• **Short task**
Take the lines from the one bearing "packing_ring_upper();" to the one bearing "bpy.context.scene.collection.objects.link(empty)", inclusive, and reproduce them exactly; include no other line.

• **Supplied data**

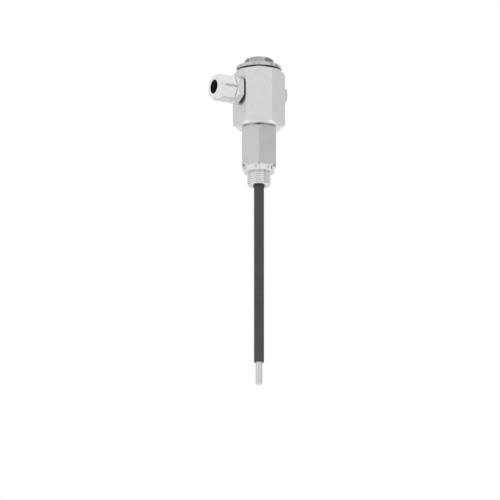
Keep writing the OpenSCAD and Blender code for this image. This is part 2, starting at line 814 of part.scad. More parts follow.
// Slotted earth screw in the chamber floor
module earth_screw() {
    head_d = 7;
    head_h = 2.6;
    slot_w = 1.1;
    slot_h = 1.2;
    end_gap = 0.5;
    color("silver") translate([0, earth_y, floor_z]) difference() {
        union() {
            translate([0, 0, -earth_screw_l + end_gap])
                cylinder(h = earth_screw_l + rod_washer_t, d = earth_screw_d - 2 * thread_gap);
            translate([0, 0, rod_washer_t]) cylinder(h = head_h, d = head_d);
        }
        translate([-head_d, -slot_w / 2, rod_washer_t + head_h - slot_h])
            cube([2 * head_d, slot_w, slot_h + eps]);
    }
}

housing();
process_connection();
neck_o_ring();
cover_gasket();
cover();
gland_washer();
gland_body();
gland_cage();
gland_seal();
gland_cap_nut();
plug_seal();
blanking_plug();
electrode_rod();
rod_sleeve();
lower_bush();
packing_ring_lower();
packing_ring_middle();
packing_ring_upper();
follower_bush();
thrust_washer();
disc_spring_lower();
disc_spring_upper();
compression_screw();
terminal_carrier();
carrier_screws();
rod_washer();
rod_nut();
ring_lug();
terminal_washer();
terminal_nut();
signal_lead();
terminal_block();
clamp_plates();
terminal_screws();
earth_screw();
earth_washer();
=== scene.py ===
"""Looks of a conductive level probe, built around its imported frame.

Shapes are worked out in millimetres and written to the meshes in metres, in the frame's own axes:
+Z up the rod, -X out of the cable gland, +X out of the blanking plug.
"""

import json
import logging
import math
from dataclasses import dataclass
from enum import Enum
from functools import cache
from typing import Optional, Sequence

import bmesh
import bpy
import numpy as np
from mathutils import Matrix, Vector


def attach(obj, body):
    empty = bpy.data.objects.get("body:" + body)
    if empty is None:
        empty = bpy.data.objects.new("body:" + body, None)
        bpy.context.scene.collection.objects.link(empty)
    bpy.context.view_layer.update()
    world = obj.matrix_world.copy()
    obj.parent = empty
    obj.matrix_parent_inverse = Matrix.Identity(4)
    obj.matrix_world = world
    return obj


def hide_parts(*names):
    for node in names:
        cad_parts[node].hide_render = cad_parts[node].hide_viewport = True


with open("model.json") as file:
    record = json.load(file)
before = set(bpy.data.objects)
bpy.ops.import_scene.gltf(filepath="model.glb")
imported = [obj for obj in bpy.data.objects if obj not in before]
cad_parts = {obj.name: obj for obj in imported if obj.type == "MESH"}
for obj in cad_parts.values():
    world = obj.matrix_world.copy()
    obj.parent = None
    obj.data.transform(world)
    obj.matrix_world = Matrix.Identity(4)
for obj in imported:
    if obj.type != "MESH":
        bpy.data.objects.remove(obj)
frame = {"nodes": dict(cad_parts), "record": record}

LOG = logging.getLogger("probe")
MM = 0.001
Array = np.ndarray
Piece = bpy.types.Object
Socket = bpy.types.NodeSocket
Pair = tuple[float, float]
Triple = tuple[float, float, float]
Row = tuple[float, float, float, float]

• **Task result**
packing_ring_upper();
follower_bush();
thrust_washer();
disc_spring_lower();
disc_spring_upper();
compression_screw();
terminal_carrier();
carrier_screws();
rod_washer();
rod_nut();
ring_lug();
terminal_washer();
terminal_nut();
signal_lead();
terminal_block();
clamp_plates();
terminal_screws();
earth_screw();
earth_washer();
=== scene.py ===
"""Looks of a conductive level probe, built around its imported frame.

Shapes are worked out in millimetres and written to the meshes in metres, in the frame's own axes:
+Z up the rod, -X out of the cable gland, +X out of the blanking plug.
"""

import json
import logging
import math
from dataclasses import dataclass
from enum import Enum
from functools import cache
from typing import Optional, Sequence

import bmesh
import bpy
import numpy as np
from mathutils import Matrix, Vector


def attach(obj, body):
    empty = bpy.data.objects.get("body:" + body)
    if empty is None:
        empty = bpy.data.objects.new("body:" + body, None)
        bpy.context.scene.collection.objects.link(empty)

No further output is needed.